List<PGNode> neighborNodes = current.GetNeighborNodes();
double cost = 0;
bool isCostBetter = false;
for (int i = 0; i < neighborNodes.Count; i++)
{
PGNode neighbor = neighborNodes[i];
cost = current.G + 10;
isCostBetter = false;
if (neighbor.Passable == false || closedNodes.Contains(neighbor))
continue; // If it is not walkable or if it is on the closed list, ignore it.
if (openNodes.Contains(neighbor) == false)
{
openNodes.Add(neighbor); // If it isn’t on the open list, add it to the open list.
isCostBetter = true;
}
else if (cost < neighbor.G)
{
isCostBetter = true;
}
if (isCostBetter)
{
neighbor.Parent = current; // Make the current square the parent of this square.
neighbor.G = cost;
neighbor.H = GetManhattanHeuristic(current, neighbor);
}
}
}
return null;
}
Here's the heuristic I'm using:
private static double GetManhattanHeuristic(PGNode mStart, PGNode mEnd)
{
return Math.Abs(mStart.X - mEnd.X) + Math.Abs(mStart.Y - mEnd.Y);
}
What am I doing wrong? It's an entire day I keep looking at the same code.
First off, use a profiler. Use tools to tell you what is slow; it is often surprising what is slow. And use a debugger. Make a map with five nodes in it and step through every line of the code as it tries to find the path. Did anything unexpected happen? If so, figure out what is going on.

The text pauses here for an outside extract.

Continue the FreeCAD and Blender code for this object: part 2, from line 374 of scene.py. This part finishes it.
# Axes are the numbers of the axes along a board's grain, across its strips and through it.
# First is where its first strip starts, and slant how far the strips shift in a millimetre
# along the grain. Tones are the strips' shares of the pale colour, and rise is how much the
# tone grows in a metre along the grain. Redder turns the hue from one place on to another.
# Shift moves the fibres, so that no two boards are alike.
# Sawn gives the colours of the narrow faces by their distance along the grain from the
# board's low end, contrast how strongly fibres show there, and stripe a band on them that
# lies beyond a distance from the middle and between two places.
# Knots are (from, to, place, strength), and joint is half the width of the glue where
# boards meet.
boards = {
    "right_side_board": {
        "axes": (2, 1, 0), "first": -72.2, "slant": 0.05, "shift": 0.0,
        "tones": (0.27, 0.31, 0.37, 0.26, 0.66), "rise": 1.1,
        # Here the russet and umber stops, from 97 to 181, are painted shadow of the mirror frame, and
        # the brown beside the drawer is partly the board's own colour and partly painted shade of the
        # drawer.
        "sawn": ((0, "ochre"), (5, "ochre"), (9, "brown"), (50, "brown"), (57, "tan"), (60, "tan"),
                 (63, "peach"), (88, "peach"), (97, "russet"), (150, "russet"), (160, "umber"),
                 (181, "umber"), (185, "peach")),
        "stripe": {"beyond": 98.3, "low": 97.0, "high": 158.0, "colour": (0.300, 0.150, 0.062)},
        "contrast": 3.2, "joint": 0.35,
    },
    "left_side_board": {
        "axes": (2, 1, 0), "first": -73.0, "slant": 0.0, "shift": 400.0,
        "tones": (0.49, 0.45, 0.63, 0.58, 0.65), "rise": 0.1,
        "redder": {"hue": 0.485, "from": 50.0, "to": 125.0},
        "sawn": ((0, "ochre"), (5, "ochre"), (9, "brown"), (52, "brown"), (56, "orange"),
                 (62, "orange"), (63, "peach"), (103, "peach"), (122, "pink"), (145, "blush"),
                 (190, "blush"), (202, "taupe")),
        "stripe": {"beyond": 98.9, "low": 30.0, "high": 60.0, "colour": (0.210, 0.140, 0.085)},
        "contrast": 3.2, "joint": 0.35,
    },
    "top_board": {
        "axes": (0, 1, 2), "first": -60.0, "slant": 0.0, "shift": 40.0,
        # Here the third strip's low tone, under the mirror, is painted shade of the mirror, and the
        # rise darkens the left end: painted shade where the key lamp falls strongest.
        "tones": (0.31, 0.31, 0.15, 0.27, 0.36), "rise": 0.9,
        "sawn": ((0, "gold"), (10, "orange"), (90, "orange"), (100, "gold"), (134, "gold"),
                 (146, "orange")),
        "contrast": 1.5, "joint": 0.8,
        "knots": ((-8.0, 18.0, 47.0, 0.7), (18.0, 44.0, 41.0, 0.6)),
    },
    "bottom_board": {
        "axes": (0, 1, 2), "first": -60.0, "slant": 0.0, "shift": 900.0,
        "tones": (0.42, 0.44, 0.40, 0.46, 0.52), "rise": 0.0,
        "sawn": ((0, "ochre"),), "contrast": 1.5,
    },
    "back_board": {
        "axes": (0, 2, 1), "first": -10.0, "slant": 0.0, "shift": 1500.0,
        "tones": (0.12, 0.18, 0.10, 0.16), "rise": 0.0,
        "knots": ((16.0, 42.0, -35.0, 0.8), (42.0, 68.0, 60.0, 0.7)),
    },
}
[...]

Second, leaving aside your performance problem, I think you also have a correctness problem. Can you explain to us why you believe the Manhattan distance is a reasonable heuristic?
(For those reading this who are unfamiliar with the metric, the "Manhattan distance" or "taxi distance" is the distance between two points you'd have to travel if you lived in a city laid out on a grid. That is, to go 14 miles due northeast you'd have to travel 10 miles north and then 10 miles east for a total of 20 miles.)

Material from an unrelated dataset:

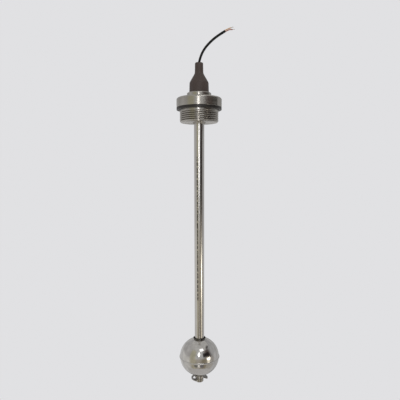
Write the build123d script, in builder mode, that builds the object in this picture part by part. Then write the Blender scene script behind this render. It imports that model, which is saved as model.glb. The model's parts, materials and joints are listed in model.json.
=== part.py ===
from build123d import *
import math
import os

os.makedirs("parts", exist_ok=True)

# Magnetic float level sensor, in millimetres.
# z = 0 is the sealing plane, the underside of the gasket. The cable leaves upwards
# and the stem hangs down into the tank. The seen side faces -Y.

# Clearances
SEAT = 0.05  # radial play of pieces that are fixed in one another
REST_GAP = 0.3  # air left between the float and what stops it
GUIDE_PLAY = 0.95  # the float's guide tube over the stem
GASKET_PLAY = 0.3  # the gasket's bore over the thread
CLIP_PLAY = 0.05  # above and below the clip in its groove
BOOT_PLAY = 0.3  # inside the boot, above the spigot

# Stem tube
STEM_OD = 12.7
STEM_WALL = 1.2
STEM_REACH = 362.1  # sealing plane to the very end of the stem
STEM_PROUD = 2.0  # the tube's top end above the chamber's floor

# Screwed plug: collar, flange and parallel pipe thread in one turned piece
THREAD_R = 23.9  # G 1 1/2, outside radius
THREAD_LENGTH = 14.8
THREAD_CHAMFER = 1.2
RELIEF_DEPTH = 1.6  # undercut between the thread and the flange
FLANGE_REACH = 3.9  # how far the flange stands out past the thread
FLANGE_T = 11.0
FLANGE_CHAMFER = 1.5
FLANGE_LOWER_EDGE = 0.4
COLLAR_REACH = 2.9  # how far the collar stands out past the boot
COLLAR_H = 6.0
COLLAR_CHAMFER = 0.8
SPIGOT_WALL = 2.0
SPIGOT_H = 11.0
SPIGOT_RIB = 0.5
SPIGOT_RIB_AT = 6.0  # height of the rib above the collar
CHAMBER_STEP = 0.65  # the chamber is this much wider than the stem
CHAMBER_FLOOR = -1.0
BEAD_WIDTH = 1.5  # weld between plug and stem
BEAD_DEPTH = 1.6
BEAD_CURVE = 1.76  # radius of the weld's hollow face

# Gasket
GASKET_T = 3.0

# End plug and retaining clip
END_STEP = 0.85  # the end is this much slimmer than the tube
END_LAND = 4.6  # length of the end plug below the clip's groove
END_CHAMFER = 0.9
END_SPIGOT = 9.0
GROOVE_DEPTH = 0.8
CLIP_T = 1.3
CLIP_TAB = 4.15  # length of the clip's tabs, from the groove to the pockets' wall
CLIP_RIM = 2.5
CLIP_MOUTH_AZ = -63.0  # direction of the clip's open side
CLIP_MOUTH_OUTER = 46.0  # half angles of the mouth, at the rim and at the groove
CLIP_MOUTH_INNER = 68.0
CLIP_TAB_END = 88.0
CLIP_POCKET_END = 151.0
CLIP_TIP_ROUND = 1.2
CLIP_POCKET_ROUND = 0.8

# Float
BALL_R = 26.7
BALL_WALL = 0.5
SEAM_PROUD = 1.0  # welded ridge round the equator
SEAM_HALF = 1.3
SEAM_FLANK = (0.72, 0.52)  # where the ridge's flank bulges, in shares of its height and half width
FLOAT_LIFT = 4.3  # how far the float stands above its lower stop, as photographed
GUIDE_WALL = 0.5
GUIDE_PROUD = 1.68  # the guide tube's ends past the rims of the shells' holes
FLARE = 0.75
FLARE_H = 1.5
MAGNET_WALL = 4.15
MAGNET_H = 8.0
CARRIER_WALL = 0.5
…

The A* algorithm requires for its correctness that the heuristic always underestimates the actual distance required to travel between two points. If there are any "diagonal shortcut" streets in the graph then the Manhattan distance overestimates the distance on those paths and therefore the algorithm will not necessarily find the shortest path.
Why aren't you using the Euclidean distance as your heuristic?
Have you tried your algorithm using "always zero" as the heuristic? That is guaranteed to be an underestimate. (Doing so gives you an implementation of Dijkstra's Algorithm.)
Third, you seem to be doing an awful lot of sorting in this implementation. Surely you could be using a priority queue; that's a lot cheaper than sorting.
Fourth, I have an implementation of A* in C# 3 on my blog that you are welcome to use; no warranty expressed or implied, use at your own risk.
http://blogs.msdn.com/b/ericlippert/archive/tags/astar/
My code is very straightforward; the algorithm in my implementation looks like this:
var closed = new HashSet<Node>();
var queue = new PriorityQueue<double, Path<Node>>();
queue.Enqueue(0, new Path<Node>(start));
while (!queue.IsEmpty)
{
var path = queue.Dequeue();
if (closed.Contains(path.LastStep)) continue;
if (path.LastStep.Equals(destination)) return path;
closed.Add(path.LastStep);
foreach(Node n in path.LastStep.Neighbours)
{
double d = distance(path.LastStep, n);
var newPath = path.AddStep(n, d);
queue.Enqueue(newPath.TotalCost + estimate(n), newPath);
}
}
The idea is that we maintain a priority queue of paths; that is, a queue of paths that is always able to tell you the path so far with the least distance. Then we check to see if we've made it to our destination; if so, we're done. If not, then we enqueue a bunch of new paths based on their (under)estimated distance to the goal.
Fifth, that pseudocode in Wikipedia could be improved. The fact that my actual code is in many ways easier to follow than the pseudocode indicates that maybe there is too much detail in the pseudocode.